David Earle, also an actor in Lathrop's show, tells the police that Lathrop had hosted a private party for the entire cast to celebrate its anniversary. Shayne examines the list of those involved in the production and discovers that the musical director was Max Allaron, an alcoholic who also lives at the hotel.

As the investigation proceeds, Shayne learns that Lathrop kept another woman in addition to Desiree and that the apartment has many entrances and exits. From Earle's daughter, he learns that cast member Julian Davis stole money from Lathrop, so he visits Davis and finds him with Phyllis Lathrop, Louis's wife. They confess to embezzling money from Louis, but claim to be innocent of his murder. They hire Shayne to help them prove their innocence.

Shayne continues his investigation and talks to Allaron. He learns that Carlo died in World War I in France, but then discovers a letter from Carlo in Desiree's room that proves that Carlo is still alive.

Shayne brings Davis to the Lathrop apartment, and they discover a hidden passage to the maid Emily's room downstairs.
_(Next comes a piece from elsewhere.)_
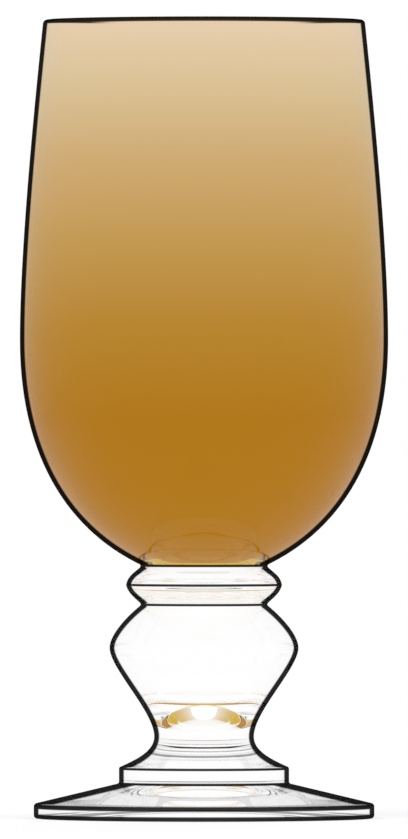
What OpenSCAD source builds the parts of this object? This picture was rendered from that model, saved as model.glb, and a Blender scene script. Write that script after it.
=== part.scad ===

They find Emily's dead body and a note explaining that she had killed Lathrop because he had betrayed her years earlier for another woman. Emily was once known as actress Lynn Evans.
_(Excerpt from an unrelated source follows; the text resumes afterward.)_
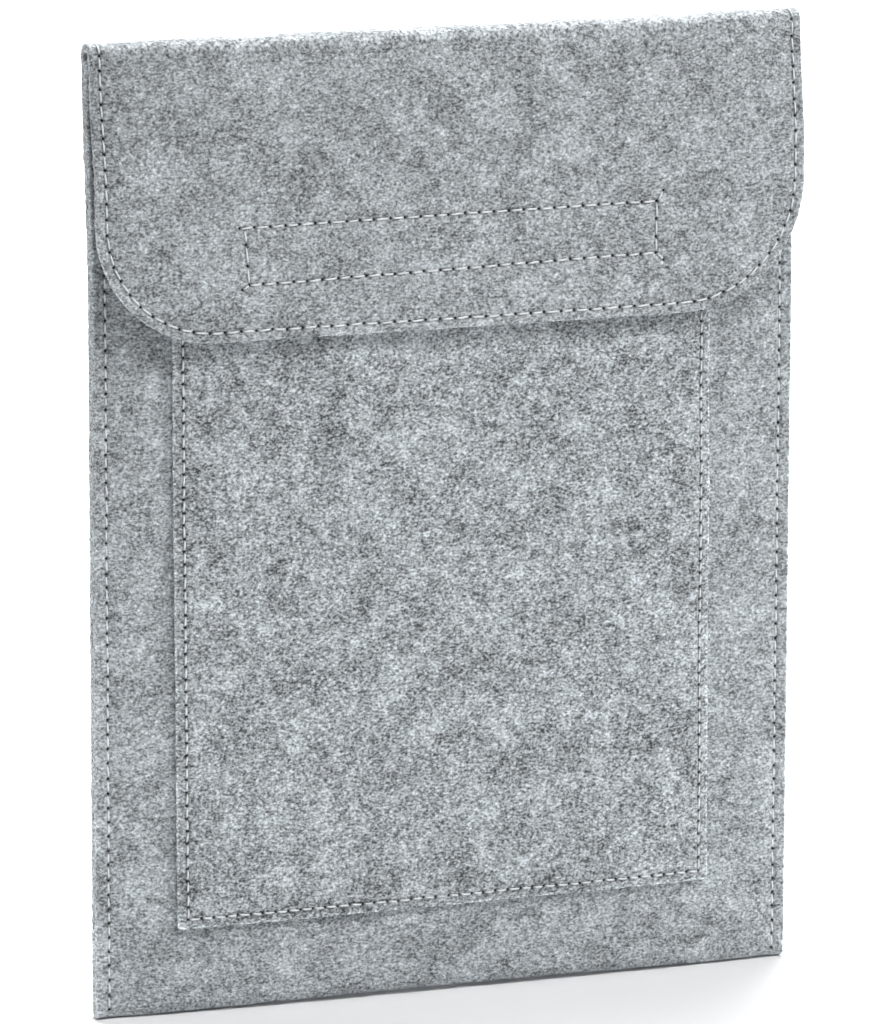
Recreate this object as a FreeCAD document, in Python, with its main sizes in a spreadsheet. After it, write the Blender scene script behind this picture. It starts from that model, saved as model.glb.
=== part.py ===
"""A felt laptop sleeve: a folded felt body with a flap, a sewn-on patch pocket, hook-and-loop tape and
lockstitched seams.

Frame: X runs across the sleeve, -Y is the front, +Z is up, and the origin is at the bottom centre of the
closed sleeve. All sizes are in millimetres and live in the sheet Sizes.
"""

import FreeCAD, Part

import math
import os
import re

import Sketcher

SIZES = {
    # Felt and overall size
    "felt_thickness": 3.0,
    "body_width": 258.0,
    "body_height": 344.0,
    # Where the front and back panels meet at the side seams
    "seam_plane_y": 4.13,
    # How the two panels bow away from that plane to make the compartment
    "front_bulge": 3.5,
    "back_bulge": 2.5,
    "seam_margin": 6.0,
    "side_rise": 15.0,
    # The side seams lean back over this height to meet the straight top fold
    "lean_height": 105.0,
    "mouth_drop": 5.5,
    # Flap and top fold
    "flap_drop": 104.0,
    "flap_corner_radius": 42.0,
    "flap_overhang": 1.2,
    "flap_slope": 2.1,
    "fold_gap": 0.6,
    "hinge_clearance": 0.15,
    "thread_hinge_gap": 0.8,
    # Patch pocket
    "pocket_width": 199.0,
    "pocket_bottom": 32.0,
    "pocket_mouth": 250.0,
    # Hook-and-loop tape
    "tape_length": 157.5,
    "tape_height": 25.0,
    "tape_thickness": 1.2,
    "tape_centre_drop": 74.0,
    # Thread and seam lines
    "thread_width": 0.7,
    "thread_height": 0.35,
    "side_seam_inset": 4.5,
    "flap_seam_inset": 3.5,
    "pocket_seam_inset": 3.5,
    "tape_seam_inset": 2.7,
}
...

Shayne does not believe that Emily has killed herself, so he continues searching for the killer. When Shayne is back in Lathrop's apartment, Pierson is knocked unconscious in the next room by Allaron. Otto Kahn, the theater doorman, arrives and confesses that he killed Lathrop and Desiree. He is really Carlo, and he was married to Desiree before she had left him for Lathrop. He also killed Emily because she had discovered too much about him. Allaron has been blackmailing Carlo, whom he saw leaving the apartment right after the killings. While they are talking, Pierson regains consciousness, and together with Shayne, he overpowers Otto and Allaron.
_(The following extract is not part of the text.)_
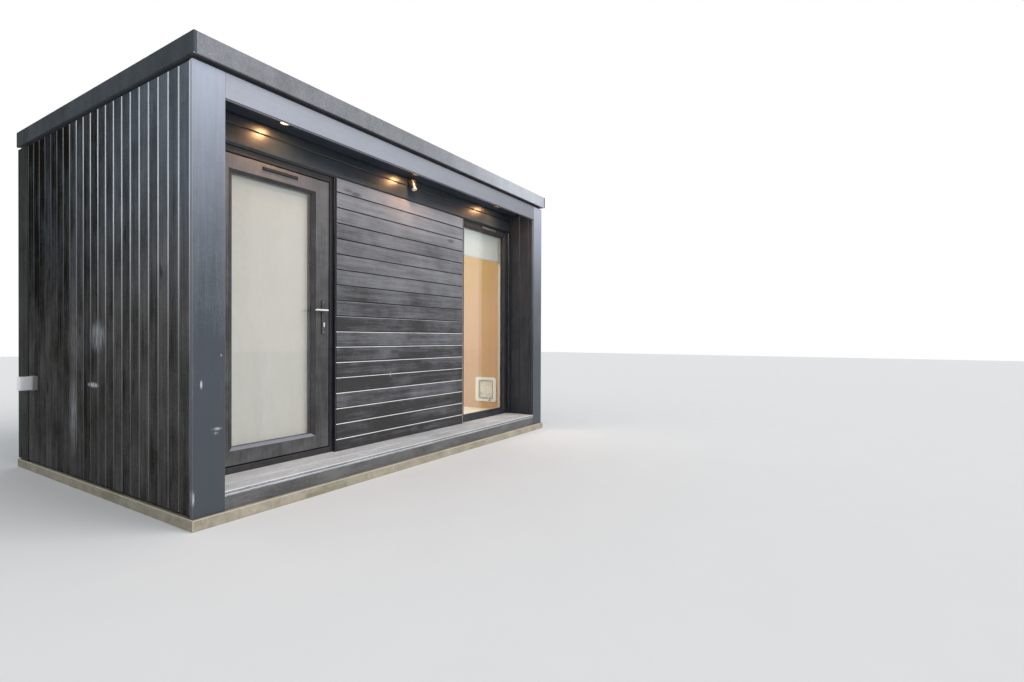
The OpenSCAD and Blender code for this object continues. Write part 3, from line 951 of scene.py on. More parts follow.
    def finish(self, material: bpy.types.Material, body: Body,
               replaces: Iterable[str] = ()) -> bpy.types.Object:
        """Makes the object and hangs it on its body.

        Args:
            material: Its material.
            body: The body it moves with.
            replaces: The CAD nodes that it stands for.

        Returns:
            The object.
        """
        mesh = bpy.data.meshes.new(self.name)
        if self.smooth:
            for face in self.bm.faces:
                face.smooth = True
        self.bm.to_mesh(mesh)
        self.bm.free()
        mesh.materials.append(material)
        piece = bpy.data.objects.new(self.name, mesh)
        bpy.context.scene.collection.objects.link(piece)
        if self.smooth:
            mesh.set_sharp_from_angle(angle=SMOOTH_BELOW)
        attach(piece, body.value)
        for node in replaces:
            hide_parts(node)
        LOG.info("%s: %d faces on %s", self.name, len(mesh.polygons), body.value)
        return piece


def rounded(width: float, height: float, radius: float, steps: int = 6) -> list[tuple[float, float]]:
    """A rectangle with round corners about the origin.

    Args:
        width: Its width.
        height: Its height.
        radius: Its corner radius.
        steps: Steps round a corner.

    Returns:
        The outline's points.
    """
    points = []
    for quarter, (sx, sy) in enumerate(((1, 1), (-1, 1), (-1, -1), (1, -1))):
        centre = (sx * (width / 2.0 - radius), sy * (height / 2.0 - radius))
        for i in range(steps + 1):
            a = QUARTER * (quarter + i / steps)
            points.append((centre[0] + radius * math.cos(a), centre[1] + radius * math.sin(a)))
    return points


def facing(direction: str, at: Sequence[float]) -> Matrix:
    """A place whose Z looks along a level direction, with Y up.

    Args:
        direction: One of -x, +x, -y and +y.
        at: The place.

    Returns:
        The matrix.
    """
    turn = {"-y": 0.0, "+y": math.pi, "-x": -QUARTER, "+x": QUARTER}[direction]
    upright = Matrix.Rotation(turn, 4, "Z") @ Matrix.Rotation(QUARTER, 4, "X")
    return Matrix.Translation(Vector(at)) @ upright


def dress(node: str, material: bpy.types.Material) -> None:
    """Gives a CAD node its material.

    Args:
        node: The node's name.
        material: The material.
    """
    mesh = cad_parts[node].data
    mesh.materials.clear()
    mesh.materials.append(material)
    LOG.info("%s: dressed with %s", node, material.name)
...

Shayne asks Pierson to be his best man at the wedding later in the day, but Shayne then learns that Joanne has eloped with her ex-boyfriend because she grew tired of waiting for Shayne.

==Cast==

- Lloyd Nolan as Michael Shayne
- Mary Beth Hughes as Joanne La Marr
- Sheila Ryan as Connie Earle
- William Demarest as Inspector Pierson
- Mantan Moreland as Rusty (identified in the end credits as Sam)
- Virginia Brissac as Lynne Evans, aka Emily, the maid
- Erwin Kalser as Otto Kahn/Carlo Ralph
- Henry Daniell as Julian Davis
- Dick Rich as Al
- Milton Parsons as Max Allaron
- Charles Arnt as Hal Brennon
- Charles Trowbridge as David Earle
- Hamilton MacFadden as Reporter
- May Beatty as Phyllis Lathrop
- Charles Wilson as Editor
- Ben Carter as Sam (identified in the end credits as Rusty)

==Production==
Dressed to Kill was the third in a series of Michael Shayne detective films. The first group of seven was produced by 20th Century Fox and starred Lloyd Nolan. The latter five were produced by Producers Releasing Corporation and starred Hugh Beaumont. Three radio shows (1944–1953) and a television series (1960–1961) also were based on the Shayne character.

==Reception==
Upon the film's release on DVD in 2005, DVD Talk wrote, "At just 74 minutes Dressed to Kill is innocuous fun, though like most of Fox's mysteries from the period, it leans heavily on the charm of its actors rather than the ingenuity of its writing."

Hal Erickson of Allmovie wrote, "[the film] benefits from a powerhouse supporting cast and the effectively moody cinematography of Glenn MacWilliams."